What to work on
Quote all of the data below exactly, please.

Source data

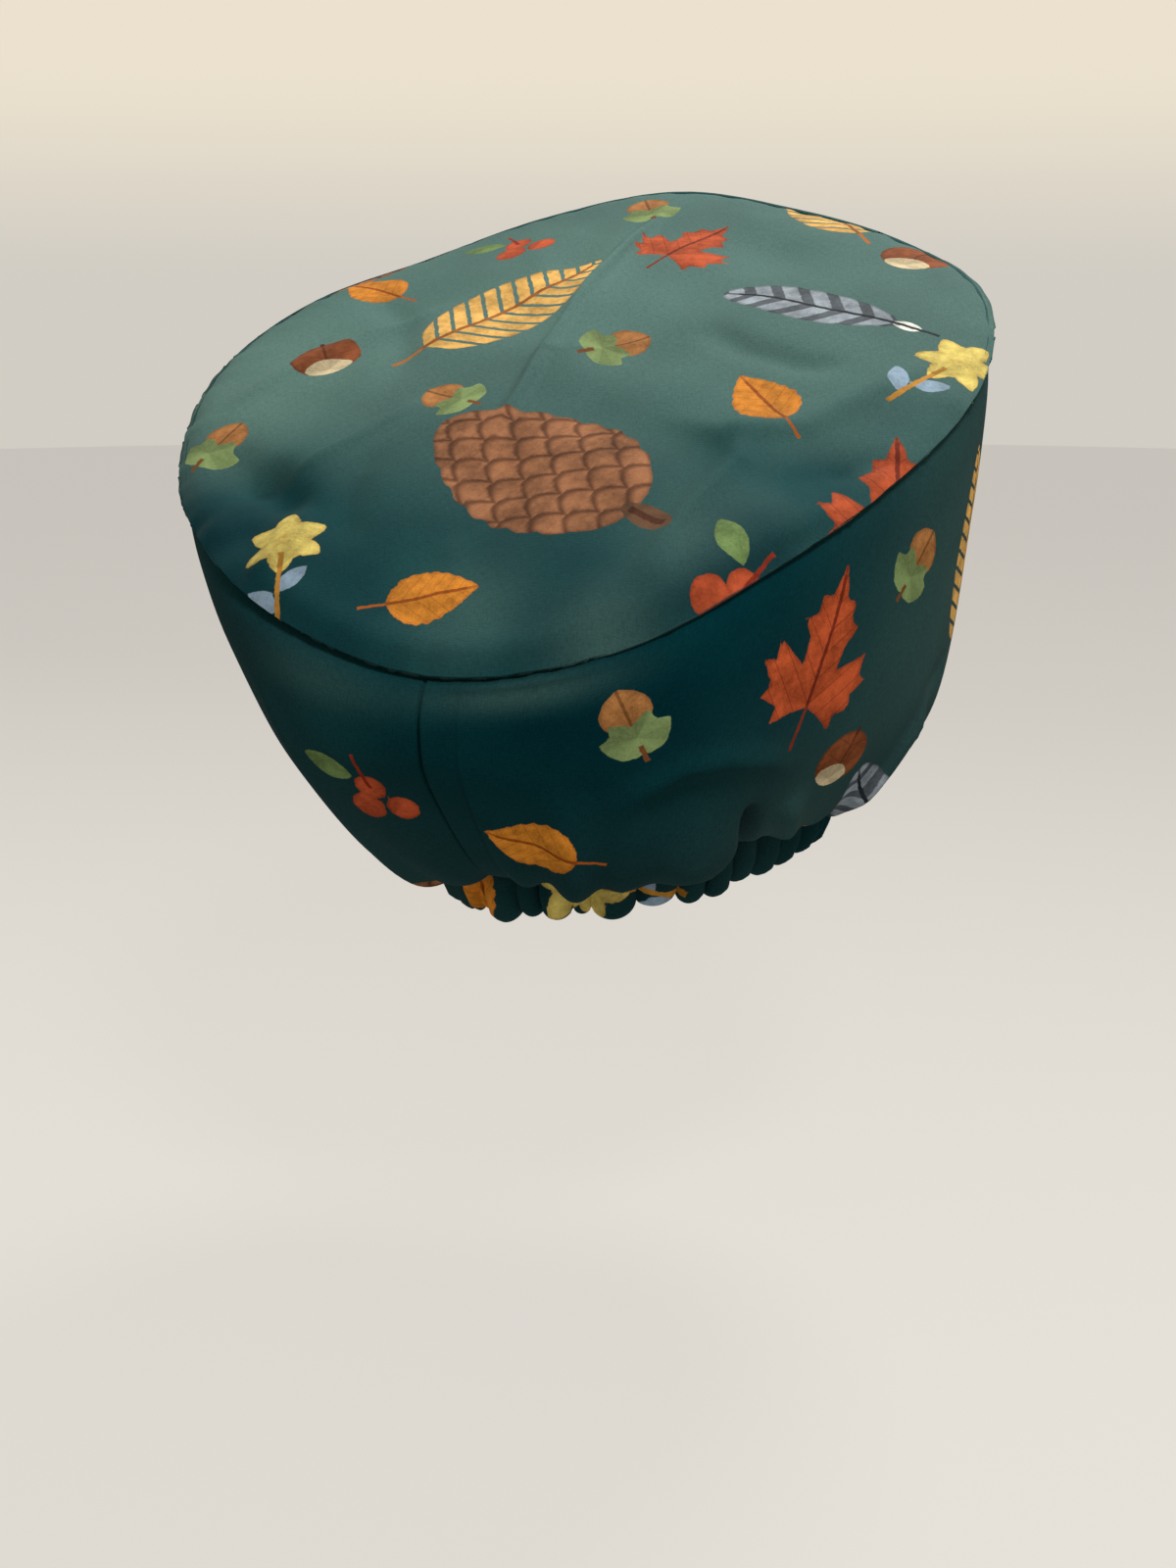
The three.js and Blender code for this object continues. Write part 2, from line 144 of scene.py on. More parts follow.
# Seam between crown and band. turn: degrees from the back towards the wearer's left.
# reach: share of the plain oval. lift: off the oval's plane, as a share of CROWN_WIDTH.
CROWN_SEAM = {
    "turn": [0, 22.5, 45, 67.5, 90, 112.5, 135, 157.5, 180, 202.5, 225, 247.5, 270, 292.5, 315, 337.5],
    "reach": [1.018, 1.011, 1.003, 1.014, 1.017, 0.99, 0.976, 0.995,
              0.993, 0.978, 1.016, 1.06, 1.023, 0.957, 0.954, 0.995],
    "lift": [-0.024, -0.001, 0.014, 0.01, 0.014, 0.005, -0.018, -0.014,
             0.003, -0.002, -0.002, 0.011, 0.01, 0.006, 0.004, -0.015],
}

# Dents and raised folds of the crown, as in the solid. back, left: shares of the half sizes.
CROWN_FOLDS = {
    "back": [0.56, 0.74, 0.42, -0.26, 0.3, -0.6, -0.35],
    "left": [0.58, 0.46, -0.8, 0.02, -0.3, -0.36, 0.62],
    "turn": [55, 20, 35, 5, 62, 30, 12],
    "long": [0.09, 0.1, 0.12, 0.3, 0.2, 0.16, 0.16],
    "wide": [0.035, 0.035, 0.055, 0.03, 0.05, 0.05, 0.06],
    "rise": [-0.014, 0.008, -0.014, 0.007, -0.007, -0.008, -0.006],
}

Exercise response
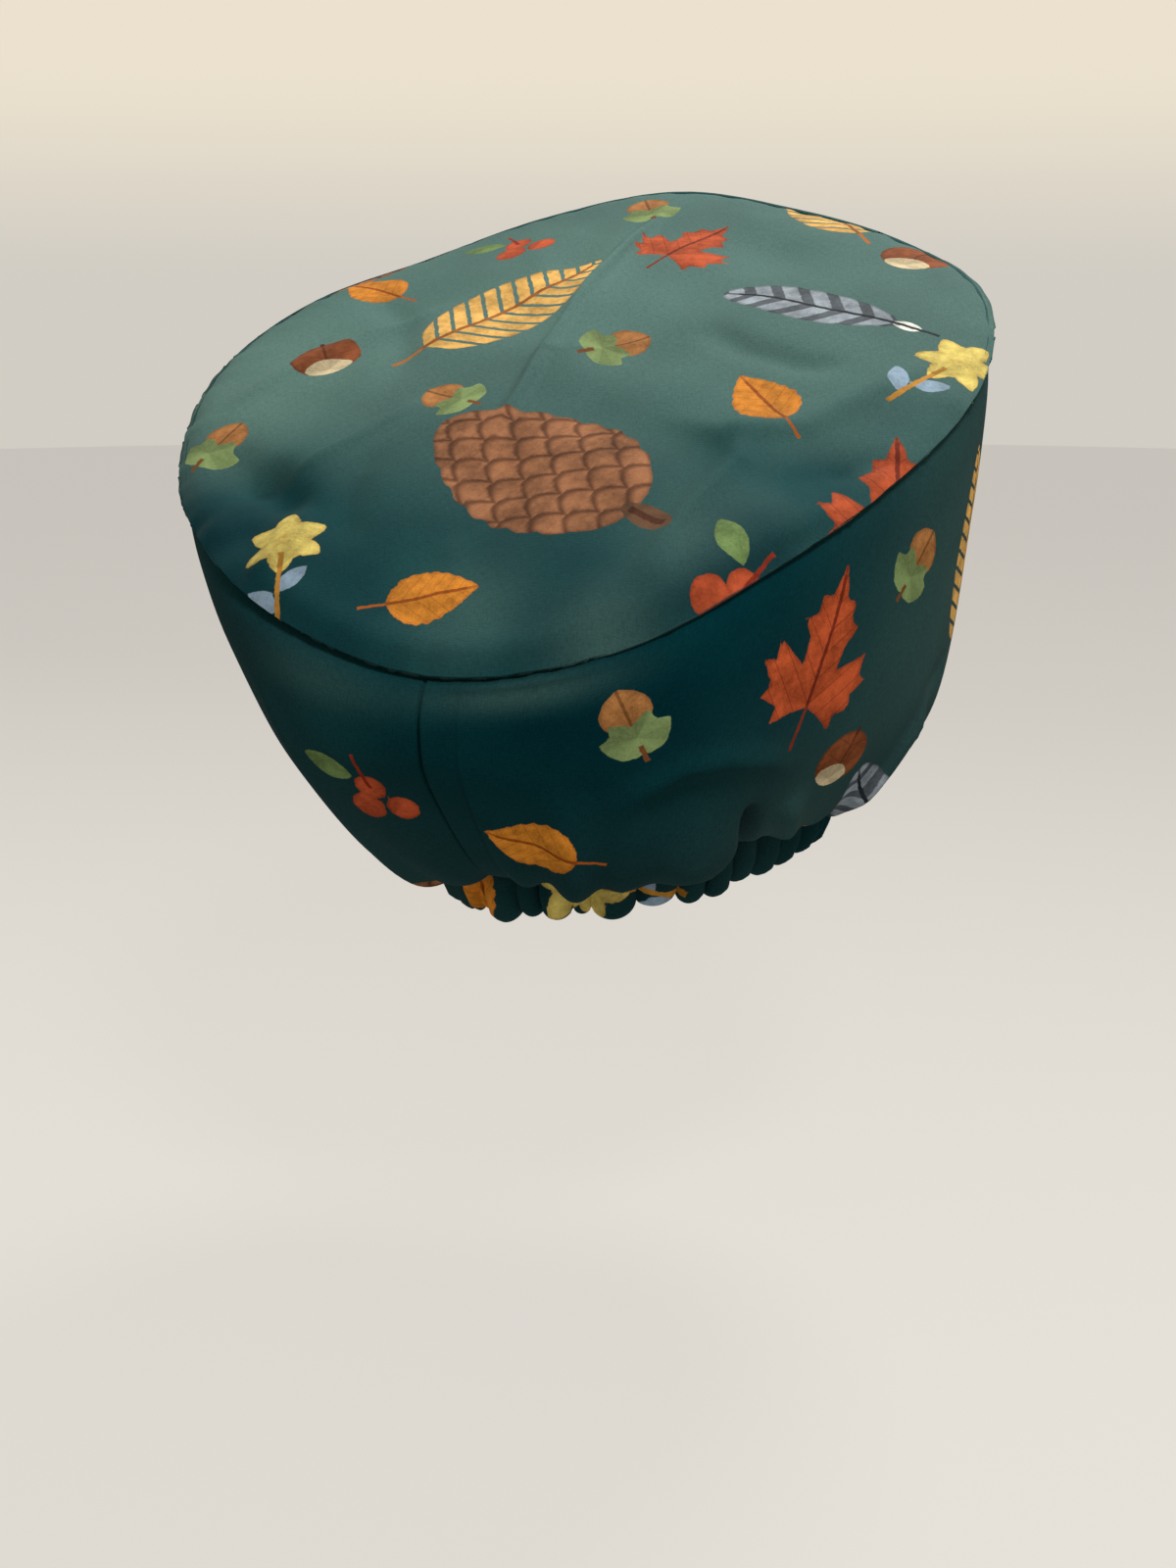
The three.js and Blender code for this object continues. Write part 2, from line 144 of scene.py on. More parts follow.
# Seam between crown and band. turn: degrees from the back towards the wearer's left.
# reach: share of the plain oval. lift: off the oval's plane, as a share of CROWN_WIDTH.
CROWN_SEAM = {
    "turn": [0, 22.5, 45, 67.5, 90, 112.5, 135, 157.5, 180, 202.5, 225, 247.5, 270, 292.5, 315, 337.5],
    "reach": [1.018, 1.011, 1.003, 1.014, 1.017, 0.99, 0.976, 0.995,
              0.993, 0.978, 1.016, 1.06, 1.023, 0.957, 0.954, 0.995],
    "lift": [-0.024, -0.001, 0.014, 0.01, 0.014, 0.005, -0.018, -0.014,
             0.003, -0.002, -0.002, 0.011, 0.01, 0.006, 0.004, -0.015],
}

# Dents and raised folds of the crown, as in the solid. back, left: shares of the half sizes.
CROWN_FOLDS = {
    "back": [0.56, 0.74, 0.42, -0.26, 0.3, -0.6, -0.35],
    "left": [0.58, 0.46, -0.8, 0.02, -0.3, -0.36, 0.62],
    "turn": [55, 20, 35, 5, 62, 30, 12],
    "long": [0.09, 0.1, 0.12, 0.3, 0.2, 0.16, 0.16],
    "wide": [0.035, 0.035, 0.055, 0.03, 0.05, 0.05, 0.06],
    "rise": [-0.014, 0.008, -0.014, 0.007, -0.007, -0.008, -0.006],
}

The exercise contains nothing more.